● Problem details
Among the entries below, please repeat exactly and only the lines from the line containing "main_rail_near();" to the line containing "bpy.data.objects.remove(obj)", both lines included.

● Records shown

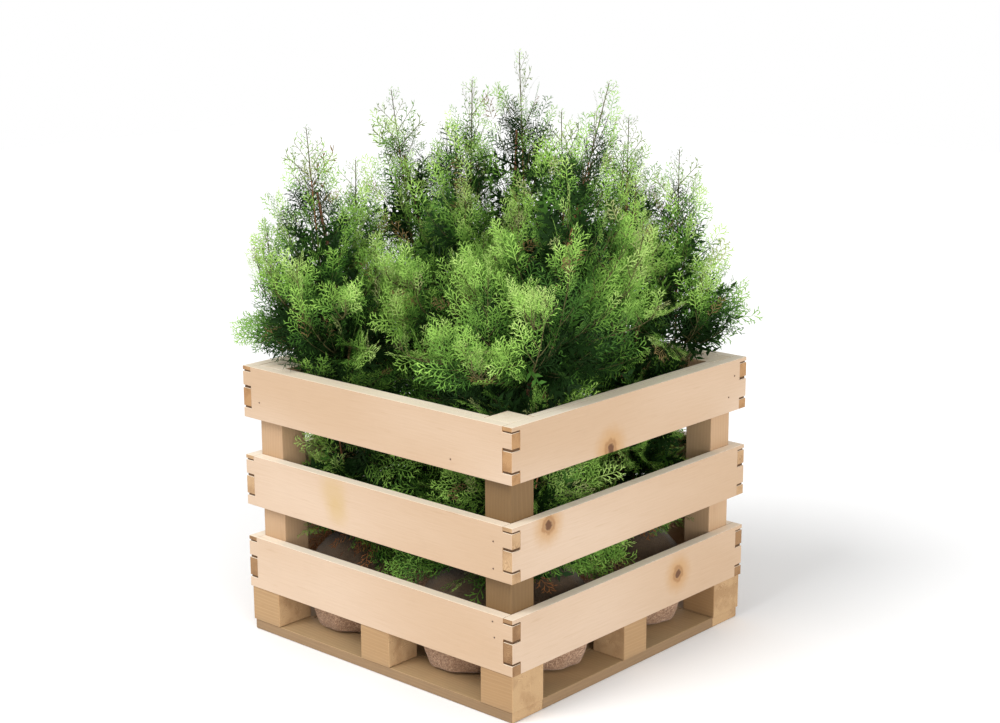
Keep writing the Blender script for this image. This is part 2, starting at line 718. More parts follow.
--
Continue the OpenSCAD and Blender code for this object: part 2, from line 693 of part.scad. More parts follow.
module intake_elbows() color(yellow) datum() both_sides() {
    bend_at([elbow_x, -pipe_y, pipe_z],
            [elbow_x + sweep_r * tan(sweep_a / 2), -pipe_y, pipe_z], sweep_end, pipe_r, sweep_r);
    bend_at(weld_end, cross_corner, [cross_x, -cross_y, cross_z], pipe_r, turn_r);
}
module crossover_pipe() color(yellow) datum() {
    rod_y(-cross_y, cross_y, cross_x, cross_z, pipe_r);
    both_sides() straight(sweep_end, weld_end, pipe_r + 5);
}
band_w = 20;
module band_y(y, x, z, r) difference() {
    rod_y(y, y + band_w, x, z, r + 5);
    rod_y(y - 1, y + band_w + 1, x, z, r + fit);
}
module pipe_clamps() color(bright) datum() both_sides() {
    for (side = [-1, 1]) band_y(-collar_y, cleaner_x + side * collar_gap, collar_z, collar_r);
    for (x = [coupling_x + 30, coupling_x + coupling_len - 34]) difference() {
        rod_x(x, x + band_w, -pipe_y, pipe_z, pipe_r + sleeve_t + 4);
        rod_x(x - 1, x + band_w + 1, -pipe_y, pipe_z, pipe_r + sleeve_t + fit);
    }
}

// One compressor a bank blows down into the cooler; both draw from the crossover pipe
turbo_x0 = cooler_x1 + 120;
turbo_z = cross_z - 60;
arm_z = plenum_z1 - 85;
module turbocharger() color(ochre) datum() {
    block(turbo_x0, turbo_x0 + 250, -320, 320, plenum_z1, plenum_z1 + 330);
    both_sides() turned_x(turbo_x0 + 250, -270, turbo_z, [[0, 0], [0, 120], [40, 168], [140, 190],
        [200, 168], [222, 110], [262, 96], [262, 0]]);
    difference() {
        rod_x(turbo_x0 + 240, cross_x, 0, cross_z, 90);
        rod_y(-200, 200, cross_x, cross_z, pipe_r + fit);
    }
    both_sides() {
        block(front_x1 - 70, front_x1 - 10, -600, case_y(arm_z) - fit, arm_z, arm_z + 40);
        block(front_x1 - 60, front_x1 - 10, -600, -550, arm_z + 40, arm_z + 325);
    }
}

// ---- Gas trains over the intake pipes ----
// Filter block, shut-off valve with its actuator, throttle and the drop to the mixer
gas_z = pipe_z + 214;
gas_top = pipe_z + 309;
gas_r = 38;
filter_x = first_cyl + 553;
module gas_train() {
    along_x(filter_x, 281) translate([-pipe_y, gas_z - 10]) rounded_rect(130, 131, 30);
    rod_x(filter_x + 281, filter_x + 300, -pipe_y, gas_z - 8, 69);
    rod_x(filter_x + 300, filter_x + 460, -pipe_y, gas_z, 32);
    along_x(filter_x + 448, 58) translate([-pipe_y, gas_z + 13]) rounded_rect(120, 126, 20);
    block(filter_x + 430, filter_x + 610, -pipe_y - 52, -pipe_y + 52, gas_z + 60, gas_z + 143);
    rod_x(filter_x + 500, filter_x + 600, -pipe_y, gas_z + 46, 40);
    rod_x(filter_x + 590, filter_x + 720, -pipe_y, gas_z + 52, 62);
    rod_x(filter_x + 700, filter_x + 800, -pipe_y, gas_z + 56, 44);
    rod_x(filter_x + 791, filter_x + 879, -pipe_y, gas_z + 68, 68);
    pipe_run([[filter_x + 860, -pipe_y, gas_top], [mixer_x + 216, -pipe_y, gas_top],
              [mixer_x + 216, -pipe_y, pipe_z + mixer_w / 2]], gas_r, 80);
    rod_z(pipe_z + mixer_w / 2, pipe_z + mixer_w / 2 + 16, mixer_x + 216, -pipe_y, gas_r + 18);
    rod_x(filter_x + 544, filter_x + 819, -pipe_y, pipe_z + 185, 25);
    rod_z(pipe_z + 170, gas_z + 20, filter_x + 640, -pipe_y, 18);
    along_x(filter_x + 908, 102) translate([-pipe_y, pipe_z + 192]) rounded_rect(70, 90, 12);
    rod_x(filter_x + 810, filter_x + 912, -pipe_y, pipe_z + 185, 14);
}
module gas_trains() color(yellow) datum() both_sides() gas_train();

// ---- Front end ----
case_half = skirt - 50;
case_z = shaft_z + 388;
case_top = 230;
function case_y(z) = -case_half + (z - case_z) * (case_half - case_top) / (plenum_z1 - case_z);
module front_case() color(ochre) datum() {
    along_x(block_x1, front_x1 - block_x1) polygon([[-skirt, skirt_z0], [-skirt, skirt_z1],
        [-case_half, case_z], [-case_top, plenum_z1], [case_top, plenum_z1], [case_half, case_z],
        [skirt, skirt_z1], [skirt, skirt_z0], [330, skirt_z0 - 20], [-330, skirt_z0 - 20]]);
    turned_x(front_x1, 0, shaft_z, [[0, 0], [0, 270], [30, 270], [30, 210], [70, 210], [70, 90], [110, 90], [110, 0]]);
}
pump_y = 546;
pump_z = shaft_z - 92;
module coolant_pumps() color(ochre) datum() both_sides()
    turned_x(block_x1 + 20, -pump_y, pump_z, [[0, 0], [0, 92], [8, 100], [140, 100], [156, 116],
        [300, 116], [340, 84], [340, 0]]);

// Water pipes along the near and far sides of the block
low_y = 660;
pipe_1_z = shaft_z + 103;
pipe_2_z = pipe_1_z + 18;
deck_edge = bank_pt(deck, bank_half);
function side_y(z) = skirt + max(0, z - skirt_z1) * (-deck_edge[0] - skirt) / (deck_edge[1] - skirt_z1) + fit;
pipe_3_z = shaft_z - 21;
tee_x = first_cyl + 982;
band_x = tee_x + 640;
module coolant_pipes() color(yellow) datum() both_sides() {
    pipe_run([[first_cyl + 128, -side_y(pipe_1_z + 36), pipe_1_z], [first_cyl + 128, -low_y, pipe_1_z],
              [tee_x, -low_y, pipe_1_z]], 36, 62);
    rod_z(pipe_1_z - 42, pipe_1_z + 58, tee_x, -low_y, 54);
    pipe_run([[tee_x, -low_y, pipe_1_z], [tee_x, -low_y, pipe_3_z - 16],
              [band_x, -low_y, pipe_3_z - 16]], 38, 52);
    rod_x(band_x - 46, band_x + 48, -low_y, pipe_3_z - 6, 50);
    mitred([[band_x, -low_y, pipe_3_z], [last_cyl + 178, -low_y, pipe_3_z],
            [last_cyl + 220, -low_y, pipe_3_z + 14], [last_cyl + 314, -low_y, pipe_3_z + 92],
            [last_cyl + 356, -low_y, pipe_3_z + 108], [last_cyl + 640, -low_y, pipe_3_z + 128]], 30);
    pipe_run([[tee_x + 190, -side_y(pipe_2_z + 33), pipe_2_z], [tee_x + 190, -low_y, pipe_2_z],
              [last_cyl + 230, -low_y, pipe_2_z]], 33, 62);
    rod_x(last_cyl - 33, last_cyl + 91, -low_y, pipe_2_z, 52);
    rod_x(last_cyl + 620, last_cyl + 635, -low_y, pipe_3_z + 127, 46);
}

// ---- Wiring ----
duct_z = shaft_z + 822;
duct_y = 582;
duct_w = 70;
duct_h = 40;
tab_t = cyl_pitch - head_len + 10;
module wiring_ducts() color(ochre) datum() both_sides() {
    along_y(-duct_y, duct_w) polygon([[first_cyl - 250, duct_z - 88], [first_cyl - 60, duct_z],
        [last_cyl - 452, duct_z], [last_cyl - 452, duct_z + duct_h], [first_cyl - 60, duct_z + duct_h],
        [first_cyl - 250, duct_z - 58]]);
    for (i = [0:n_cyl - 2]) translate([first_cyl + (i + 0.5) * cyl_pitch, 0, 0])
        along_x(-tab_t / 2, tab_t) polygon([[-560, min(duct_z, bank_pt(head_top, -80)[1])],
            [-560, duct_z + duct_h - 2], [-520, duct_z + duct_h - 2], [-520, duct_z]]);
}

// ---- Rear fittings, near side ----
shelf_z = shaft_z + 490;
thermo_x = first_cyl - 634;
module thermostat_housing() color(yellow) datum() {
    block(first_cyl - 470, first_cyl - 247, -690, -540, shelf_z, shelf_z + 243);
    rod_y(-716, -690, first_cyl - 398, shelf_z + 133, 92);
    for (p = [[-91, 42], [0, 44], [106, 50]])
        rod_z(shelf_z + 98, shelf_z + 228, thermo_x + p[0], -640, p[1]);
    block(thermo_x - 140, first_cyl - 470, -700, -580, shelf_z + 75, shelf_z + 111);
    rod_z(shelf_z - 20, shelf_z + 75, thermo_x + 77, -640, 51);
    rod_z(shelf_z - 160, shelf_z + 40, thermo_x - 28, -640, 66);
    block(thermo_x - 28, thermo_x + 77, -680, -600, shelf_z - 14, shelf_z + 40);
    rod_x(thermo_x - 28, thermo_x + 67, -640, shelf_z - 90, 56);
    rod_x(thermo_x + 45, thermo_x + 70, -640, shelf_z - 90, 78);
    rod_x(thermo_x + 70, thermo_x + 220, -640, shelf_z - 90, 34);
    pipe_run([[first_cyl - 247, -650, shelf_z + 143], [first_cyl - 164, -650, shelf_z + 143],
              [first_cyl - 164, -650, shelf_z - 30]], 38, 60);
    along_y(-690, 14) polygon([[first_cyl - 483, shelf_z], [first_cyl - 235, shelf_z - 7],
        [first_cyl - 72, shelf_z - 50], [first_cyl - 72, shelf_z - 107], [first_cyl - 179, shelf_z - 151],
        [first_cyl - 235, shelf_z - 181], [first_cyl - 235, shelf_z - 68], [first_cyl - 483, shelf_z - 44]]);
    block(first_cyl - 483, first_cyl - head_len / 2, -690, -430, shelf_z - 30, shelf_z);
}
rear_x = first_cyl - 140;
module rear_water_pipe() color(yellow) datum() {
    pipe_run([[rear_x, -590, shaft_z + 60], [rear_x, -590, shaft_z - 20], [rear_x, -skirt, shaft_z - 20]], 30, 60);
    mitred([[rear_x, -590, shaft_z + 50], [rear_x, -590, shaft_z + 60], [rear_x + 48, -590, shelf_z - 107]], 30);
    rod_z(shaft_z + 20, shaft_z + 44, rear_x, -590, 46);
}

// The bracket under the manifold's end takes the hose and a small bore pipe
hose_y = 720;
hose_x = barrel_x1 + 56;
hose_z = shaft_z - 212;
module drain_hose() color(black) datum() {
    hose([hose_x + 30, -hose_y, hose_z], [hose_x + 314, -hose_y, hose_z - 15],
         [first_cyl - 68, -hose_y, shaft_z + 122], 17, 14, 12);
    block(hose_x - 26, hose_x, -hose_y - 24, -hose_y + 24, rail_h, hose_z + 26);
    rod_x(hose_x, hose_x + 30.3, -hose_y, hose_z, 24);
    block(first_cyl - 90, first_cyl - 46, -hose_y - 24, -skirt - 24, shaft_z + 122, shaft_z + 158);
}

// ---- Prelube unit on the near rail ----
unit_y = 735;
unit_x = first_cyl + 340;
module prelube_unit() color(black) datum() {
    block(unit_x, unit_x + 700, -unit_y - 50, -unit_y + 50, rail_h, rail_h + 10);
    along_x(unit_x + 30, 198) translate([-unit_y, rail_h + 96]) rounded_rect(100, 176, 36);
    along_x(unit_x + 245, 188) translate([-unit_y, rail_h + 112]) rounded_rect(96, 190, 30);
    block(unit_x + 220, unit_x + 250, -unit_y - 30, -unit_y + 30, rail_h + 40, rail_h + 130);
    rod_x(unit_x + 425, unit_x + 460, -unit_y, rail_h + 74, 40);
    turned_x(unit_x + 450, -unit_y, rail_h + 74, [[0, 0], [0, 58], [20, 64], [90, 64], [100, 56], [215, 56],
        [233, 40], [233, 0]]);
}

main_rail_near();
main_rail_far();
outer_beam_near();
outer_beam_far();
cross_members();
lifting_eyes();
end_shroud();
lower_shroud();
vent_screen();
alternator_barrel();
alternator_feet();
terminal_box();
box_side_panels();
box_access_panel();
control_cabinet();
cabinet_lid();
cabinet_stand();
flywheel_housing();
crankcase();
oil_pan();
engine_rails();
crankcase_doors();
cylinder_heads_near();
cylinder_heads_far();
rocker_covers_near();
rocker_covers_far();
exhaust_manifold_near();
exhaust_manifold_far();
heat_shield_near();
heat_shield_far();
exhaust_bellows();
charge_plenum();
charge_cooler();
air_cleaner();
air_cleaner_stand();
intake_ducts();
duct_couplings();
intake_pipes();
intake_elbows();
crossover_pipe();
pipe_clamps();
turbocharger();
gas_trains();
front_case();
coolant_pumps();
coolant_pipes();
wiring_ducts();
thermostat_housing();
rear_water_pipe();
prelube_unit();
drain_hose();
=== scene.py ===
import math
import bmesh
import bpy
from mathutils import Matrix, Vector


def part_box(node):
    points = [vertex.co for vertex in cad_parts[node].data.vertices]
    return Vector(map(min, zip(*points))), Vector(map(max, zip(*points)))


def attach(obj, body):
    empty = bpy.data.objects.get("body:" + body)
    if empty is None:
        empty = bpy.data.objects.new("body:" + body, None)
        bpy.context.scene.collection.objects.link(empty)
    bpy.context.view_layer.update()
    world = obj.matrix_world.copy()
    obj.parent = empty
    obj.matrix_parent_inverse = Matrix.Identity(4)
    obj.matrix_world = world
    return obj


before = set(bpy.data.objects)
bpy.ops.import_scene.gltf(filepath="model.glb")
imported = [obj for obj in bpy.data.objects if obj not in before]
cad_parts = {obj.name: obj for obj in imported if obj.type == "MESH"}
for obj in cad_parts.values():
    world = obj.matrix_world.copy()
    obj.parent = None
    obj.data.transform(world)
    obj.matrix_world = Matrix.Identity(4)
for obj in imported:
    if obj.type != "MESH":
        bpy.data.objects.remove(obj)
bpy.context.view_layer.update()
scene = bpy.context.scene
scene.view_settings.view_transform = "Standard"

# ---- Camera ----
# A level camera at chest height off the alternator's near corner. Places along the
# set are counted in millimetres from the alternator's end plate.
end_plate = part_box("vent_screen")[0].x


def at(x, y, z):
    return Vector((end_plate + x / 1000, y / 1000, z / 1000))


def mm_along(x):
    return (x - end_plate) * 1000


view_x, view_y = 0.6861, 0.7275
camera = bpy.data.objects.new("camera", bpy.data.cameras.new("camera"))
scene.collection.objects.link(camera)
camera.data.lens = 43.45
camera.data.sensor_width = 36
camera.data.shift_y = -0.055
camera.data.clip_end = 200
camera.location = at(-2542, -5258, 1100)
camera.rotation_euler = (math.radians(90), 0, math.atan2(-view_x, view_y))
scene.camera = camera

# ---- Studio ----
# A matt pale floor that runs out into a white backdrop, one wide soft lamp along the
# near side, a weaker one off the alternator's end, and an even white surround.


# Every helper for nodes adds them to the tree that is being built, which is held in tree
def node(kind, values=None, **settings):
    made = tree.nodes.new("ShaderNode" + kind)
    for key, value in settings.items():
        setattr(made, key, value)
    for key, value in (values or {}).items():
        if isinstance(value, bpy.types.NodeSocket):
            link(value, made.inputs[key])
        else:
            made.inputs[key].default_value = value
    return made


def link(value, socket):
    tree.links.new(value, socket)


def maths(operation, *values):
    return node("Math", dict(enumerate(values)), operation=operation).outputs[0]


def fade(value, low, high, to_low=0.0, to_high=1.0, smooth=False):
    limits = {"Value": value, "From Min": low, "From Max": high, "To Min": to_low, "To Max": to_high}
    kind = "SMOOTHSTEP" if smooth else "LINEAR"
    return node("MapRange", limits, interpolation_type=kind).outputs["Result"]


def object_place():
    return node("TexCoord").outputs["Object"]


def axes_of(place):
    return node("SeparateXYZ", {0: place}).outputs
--
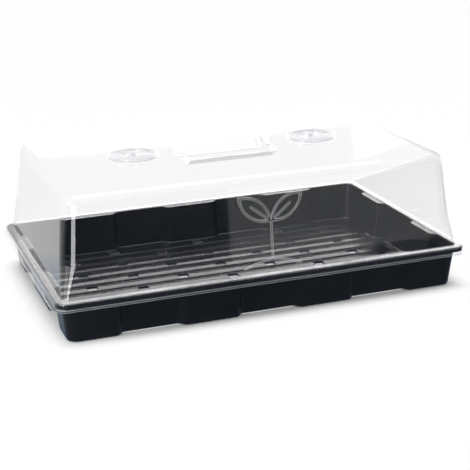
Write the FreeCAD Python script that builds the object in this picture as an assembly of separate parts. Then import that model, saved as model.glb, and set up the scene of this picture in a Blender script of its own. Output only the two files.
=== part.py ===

● Response to the exercise
main_rail_near();
main_rail_far();
outer_beam_near();
outer_beam_far();
cross_members();
lifting_eyes();
end_shroud();
lower_shroud();
vent_screen();
alternator_barrel();
alternator_feet();
terminal_box();
box_side_panels();
box_access_panel();
control_cabinet();
cabinet_lid();
cabinet_stand();
flywheel_housing();
crankcase();
oil_pan();
engine_rails();
crankcase_doors();
cylinder_heads_near();
cylinder_heads_far();
rocker_covers_near();
rocker_covers_far();
exhaust_manifold_near();
exhaust_manifold_far();
heat_shield_near();
heat_shield_far();
exhaust_bellows();
charge_plenum();
charge_cooler();
air_cleaner();
air_cleaner_stand();
intake_ducts();
duct_couplings();
intake_pipes();
intake_elbows();
crossover_pipe();
pipe_clamps();
turbocharger();
gas_trains();
front_case();
coolant_pumps();
coolant_pipes();
wiring_ducts();
thermostat_housing();
rear_water_pipe();
prelube_unit();
drain_hose();
=== scene.py ===
import math
import bmesh
import bpy
from mathutils import Matrix, Vector


def part_box(node):
    points = [vertex.co for vertex in cad_parts[node].data.vertices]
    return Vector(map(min, zip(*points))), Vector(map(max, zip(*points)))


def attach(obj, body):
    empty = bpy.data.objects.get("body:" + body)
    if empty is None:
        empty = bpy.data.objects.new("body:" + body, None)
        bpy.context.scene.collection.objects.link(empty)
    bpy.context.view_layer.update()
    world = obj.matrix_world.copy()
    obj.parent = empty
    obj.matrix_parent_inverse = Matrix.Identity(4)
    obj.matrix_world = world
    return obj


before = set(bpy.data.objects)
bpy.ops.import_scene.gltf(filepath="model.glb")
imported = [obj for obj in bpy.data.objects if obj not in before]
cad_parts = {obj.name: obj for obj in imported if obj.type == "MESH"}
for obj in cad_parts.values():
    world = obj.matrix_world.copy()
    obj.parent = None
    obj.data.transform(world)
    obj.matrix_world = Matrix.Identity(4)
for obj in imported:
    if obj.type != "MESH":
        bpy.data.objects.remove(obj)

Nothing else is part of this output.